- Official poster
- Directed by: Brian Patrick Butler
- Written by: Brian Patrick Butler
- Produced by: Brian Patrick Butler; Luke Pensabene;
- Starring: Luke Pensabene; Raye Richards; Connor Sullivan; Morgan K. Reynolds; Dakota Ringer; Brian Patrick Butler;
- Cinematography: Casey Richardson
- Edited by: Brian Patrick Butler
- Music by: Kevin MacLeod
- Production company: Rosewood Five
- Release date: September 8, 2016 (Horrible Imaginings Film Festival);
- Running time: 8 minutes
- Country: United States
- Language: English

= The Phantom Hour =

2016 American film by Brian Patrick Butler

The Phantom Hour is a 2016 comedy horror short film written and directed by Brian Patrick Butler. The film stars Luke Pensabene, Raye Richards and Connor Sullivan and premiered September 8, 2016 at Horrible Imaginings Film Festival.

== Plot ==
In a mysterious location, a vampire and his chef have a surprise for their dinner guests.

== Cast ==
- Luke Pensabene as Nikolai
- Raye Richards as Anna
- Connor Sullivan as Jeff
- Morgan K. Reynolds as Denise
- Dakota Ringer as Bernardo
- Brian Patrick Butler as Bryce

== Production ==
Butler said the film was influenced by Mel Brooks and German expressionist silent films.

== Release ==

The Phantom Hour held a screening at Horrible Imaginings Film Festival on September 8, 2016. On February 17, 2017 it was shown at San Diego Film Week.

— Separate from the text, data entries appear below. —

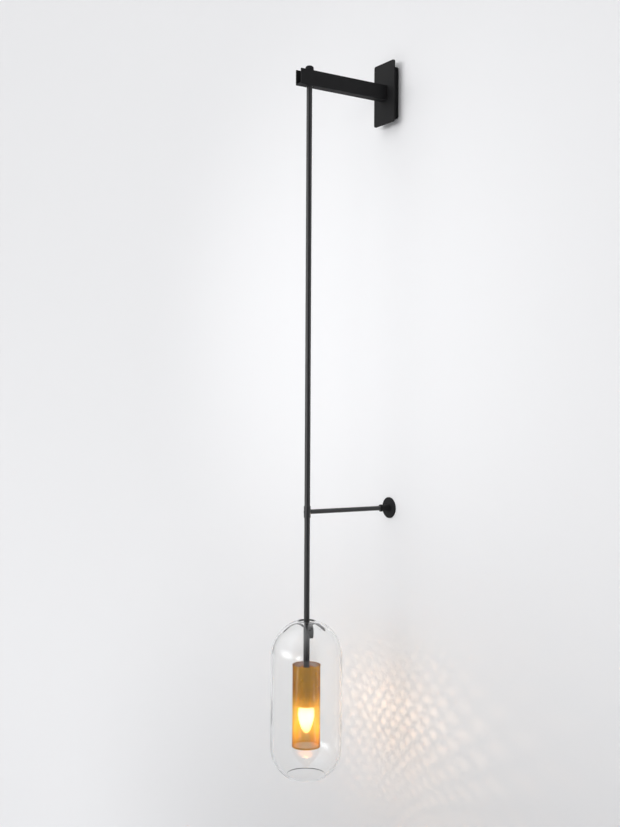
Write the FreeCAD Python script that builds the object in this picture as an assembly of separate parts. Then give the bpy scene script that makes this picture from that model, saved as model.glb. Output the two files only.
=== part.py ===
import FreeCAD, Part
import math
import os

from FreeCAD import Vector

# A wall sconce. A flat plate and an open channel arm carry a long thin rod, a strut steadies the
# rod against the wall, and a clear glass capsule hangs at the rod's lower end around a gilt mesh
# tube and a lamp.
# The wall is the plane Y = 0, the object stands out of it towards -Y and +Z is up. The origin is
# the middle of the wall bracket's back face. All sizes are in millimetres.

# Wall end
face_plate_width = 72.5
face_plate_height = 135.0
face_plate_thickness = 3.0
face_plate_corner = 5.0
canopy_width = 50.0
canopy_height = 112.0
canopy_depth = 18.0
canopy_wall = 1.5
canopy_corner = 4.0
bracket_width = 34.0
bracket_thickness = 2.0
bracket_ear = 12.0
bracket_bend = 3.0
wall_slot_spacing = 70.0
wall_slot_length = 12.0
wall_slot_width = 5.0
cable_entry_diameter = 16.0
terminal_width = 30.0
terminal_height = 16.0
terminal_depth = 9.0
terminal_rise = 18.5
terminal_ways = 3
terminal_entry = 2.5
earth_screw_drop = 24.0

# Arm
arm_height = 32.0
arm_wall = 3.0
arm_rod_gap = 2.0
arm_bend = 1.5
arm_overhang = 27.0
arm_block_depth = 12.0
arm_block_drop = 2.0
arm_screw_spread = 20.0
arm_screw_reach = 14.0
cable_passage_diameter = 7.0

# Rod and its head
rod_reach = 216.0
rod_diameter = 12.0
rod_wall = 1.2
upper_rod_length = 463.0
lower_rod_length = 795.0
rod_seam = 0.4
joiner_length = 30.0
joiner_wall = 1.3
bush_flange = 1.5
bush_wall = 0.9
knob_wall = 3.0
knob_height = 11.0
knob_dome = 5.5
knob_bore_depth = 6.5
rod_grommet_bore = 4.5
rod_grommet_rise = 3.0

# Strut and wall flange
strut_drop = 911.0
strut_diameter = 10.0
strut_wall = 1.0
sleeve_wall = 1.2
sleeve_height = 25.0
sleeve_chamfer = 0.8
sleeve_socket = 9.5
sleeve_spigot = 10.0
sleeve_screw_head = 3.6
lock_ring_wall = 2.8
lock_ring_width = 5.5
flange_diameter = 46.0
flange_thickness = 3.0
flange_edge = 0.8
boss_tip_wall = 1.0
boss_flare = 4.5
boss_length = 17.0
boss_socket = 8.0
wall_stud_bore = 5.0
wall_stud_depth = 6.0

# Glass capsule
glass_diameter = 150.0
glass_wall = 3.5
glass_straight = 192.0
glass_top_opening = 32.0
glass_bottom_opening = 86.0
glass_top_drop = 1139.0

# Leaf spider under the glass dome
leaf_count = 3
first_leaf_angle = -22.0
leaf_thickness = 1.2
leaf_glass_gap = 1.9
leaf_hump_radius = 18.0
leaf_hump_reach = 27.0
leaf_root_slope = 42.0
leaf_reach = 52.5
leaf_root_width = 9.0
leaf_middle_width = 16.0
leaf_tip_width = 10.0
spider_ring_wall = 4.0
pad_diameter = 6.0
pad_reach = 36.0
spacer_wall = 0.55

# Lampholder
cup_diameter = 30.5
cup_height = 83.0
cup_wall = 1.0
cup_shoulder = 3.0
core_side_gap = 1.25
core_height = 42.0
core_bore_depth = 26.0
contact_diameter = 5.0
contact_height = 3.0
nipple_rod_length = 12.0
nipple_wall = 1.3
holder_nut_wall = 2.2
holder_nut_height = 4.0
shade_ring_wall = 2.25
shade_ring_height = 5.0

# Mesh tube
mesh_diameter = 58.4
mesh_wall = 0.6
mesh_length = 171.5
mesh_above_cup = 4.0
mesh_columns = 12
mesh_rows = 12
mesh_bar = 2.4
mesh_plain_edge = 2.0
mesh_rim_wall = 0.5
mesh_top_rim_height = 2.0
mesh_bottom_rim_height = 3.0
carrier_thickness = 1.0
carrier_arm_width = 6.0
carrier_arms = 3
carrier_hoop = 1.2

# Lamp
lamp_cap_diameter = 13.9
lamp_cap_length = 23.0
lamp_cap_wall = 0.5
lamp_neck_step = 0.35
lamp_diameter = 35.0
lamp_belly_drop = 29.0
lamp_nose_diameter = 18.0
lamp_nose_angle = 62.0
lamp_fullness = 0.6
lamp_length = 67.5
lamp_wall = 0.8
stem_diameter = 3.0
stem_length = 34.0

# Clearances
running_fit = 0.08
close_fit = 0.05
seat_gap = 0.3
pad_glass_gap = 0.7
lamp_cup_gap = 0.91
screw_clearance = 0.2
thread_clearance = 0.05

# Screws
small_screw_diameter = 4.0
small_screw_head = 7.0
small_screw_head_height = 1.8
small_screw_length = 8.0
small_screw_slot = 1.0

# Values that follow from the sizes above
UP = Vector(0, 0, 1)
TO_WALL = Vector(0, 1, 0)
FROM_WALL = Vector(0, -1, 0)

rod_radius = rod_diameter / 2
rod_inner_radius = rod_radius - rod_wall
arm_width = rod_diameter + 2 * (arm_rod_gap + arm_wall)
knob_diameter = rod_diameter + 2 * knob_wall
sleeve_diameter = rod_diameter + 2 * sleeve_wall
lock_ring_diameter = strut_diameter + 2 * lock_ring_wall
boss_tip_diameter = strut_diameter + 2 * boss_tip_wall
boss_root_diameter = boss_tip_diameter + boss_flare
spider_ring_diameter = rod_diameter + 2 * spider_ring_wall
core_diameter = cup_diameter - 2 * (cup_wall + core_side_gap)
holder_nut_flats = 2 * (rod_inner_radius + holder_nut_wall)
shade_ring_diameter = cup_diameter + 2 * shade_ring_wall
lamp_neck_diameter = lamp_cap_diameter + 2 * lamp_neck_step
arm_top = arm_height / 2
arm_floor = arm_wall - arm_height / 2
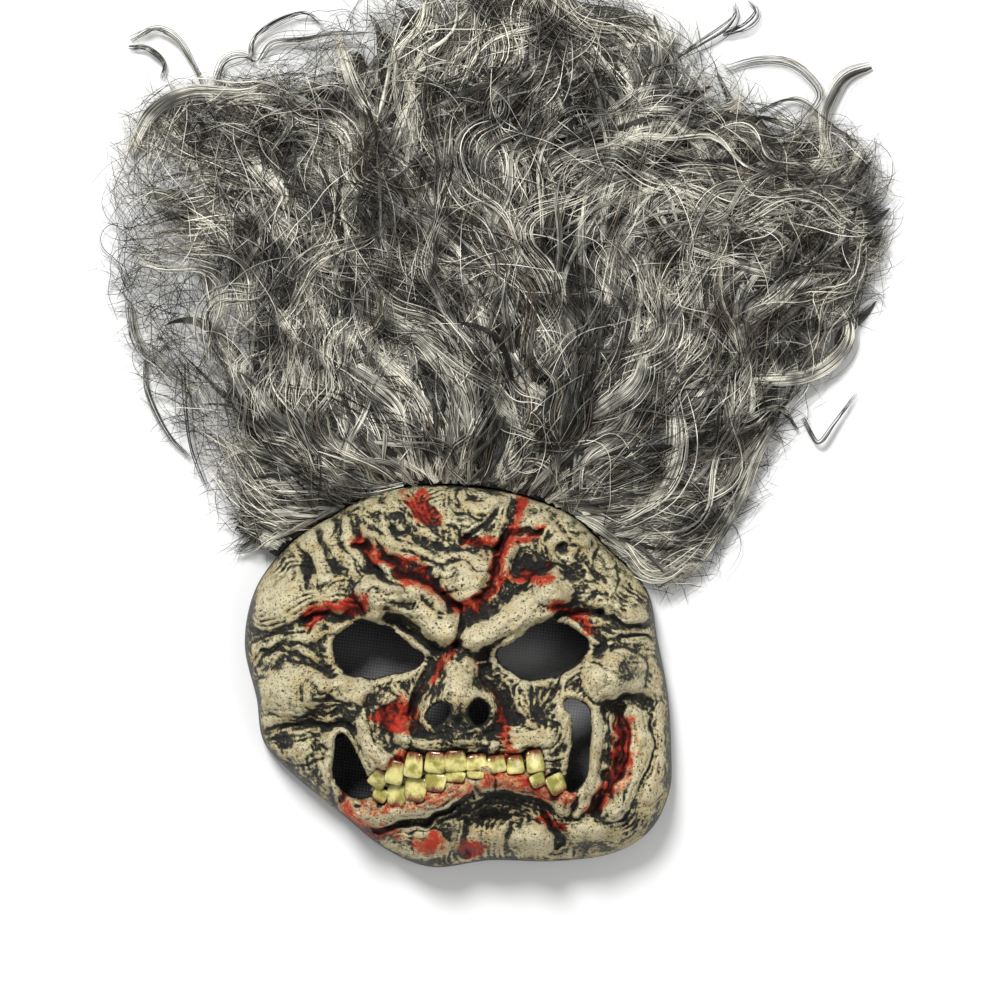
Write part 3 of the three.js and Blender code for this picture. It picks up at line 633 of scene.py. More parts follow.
# Wound areas, as pads and strokes with a strength.
redPads = [
    [[-0.17, 0.89], [0.07, 0.06], -25, 0.9],
    [[-0.16, 0.83], [0.07, 0.06], 0, 0.8],
    [[-0.3, -0.18], [0.11, 0.09], 10, 1.0],
    [[-0.22, -0.25], [0.06, 0.03], 0, 0.7],
    [[0.23, -0.25], [0.035, 0.07], 0, 0.8],
    [[0.25, 0.78], [0.045, 0.08], 0, 0.7],
    [[0.35, 0.52], [0.13, 0.05], 12, 0.9],
    [[0.24, 0.53], [0.03, 0.05], 0, 0.8],
    [[0.41, 0.6], [0.03, 0.03], 0, 0.6],
    [[-0.14, -0.85], [0.1, 0.085], 0, 1.0],
    [[0.05, -0.89], [0.07, 0.08], 0, 1.05],
    [[0.44, -0.75], [0.085, 0.04], -35, 1.0],
    [[-0.28, -0.42], [0.09, 0.04], 0, 0.9],
    [[0.57, 0.33], [0.06, 0.05], -40, 0.9],
    [[0.1, 0.36], [0.05, 0.03], 0, 0.7],
    [[0.23, -0.38], [0.08, 0.05], 0, 0.9],
    [[0.5, -0.63], [0.04, 0.03], 0, 0.6],
    [[-0.32, -0.66], [0.05, 0.03], 0, 0.7],
    [[0.6, -0.68], [0.05, 0.03], 20, 0.7],
]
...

The film went on to The International Horror Hotel in Cleveland on June 17, 2017.

== Reception ==
Brian Shaer at Film Threat scored it 7 out of 10, calling it a "chuckle-worthy diversion" and a "painless and fun experiment". Both Melee Stormbringer of Horror News and Ben Ragunton of Two Gay Geeks found it funny, comparing the film to Murder by Death and Clue. Emilie Black of Cinema Crazed said "it’s campy, it’s funny, it’s a bit ridiculous" and compared Butler's character to Renfield. Robert Mitchell Evans stated that it has a "lovely retro feel complete with a classic 30’s style of credits and paid homage to classic tropes".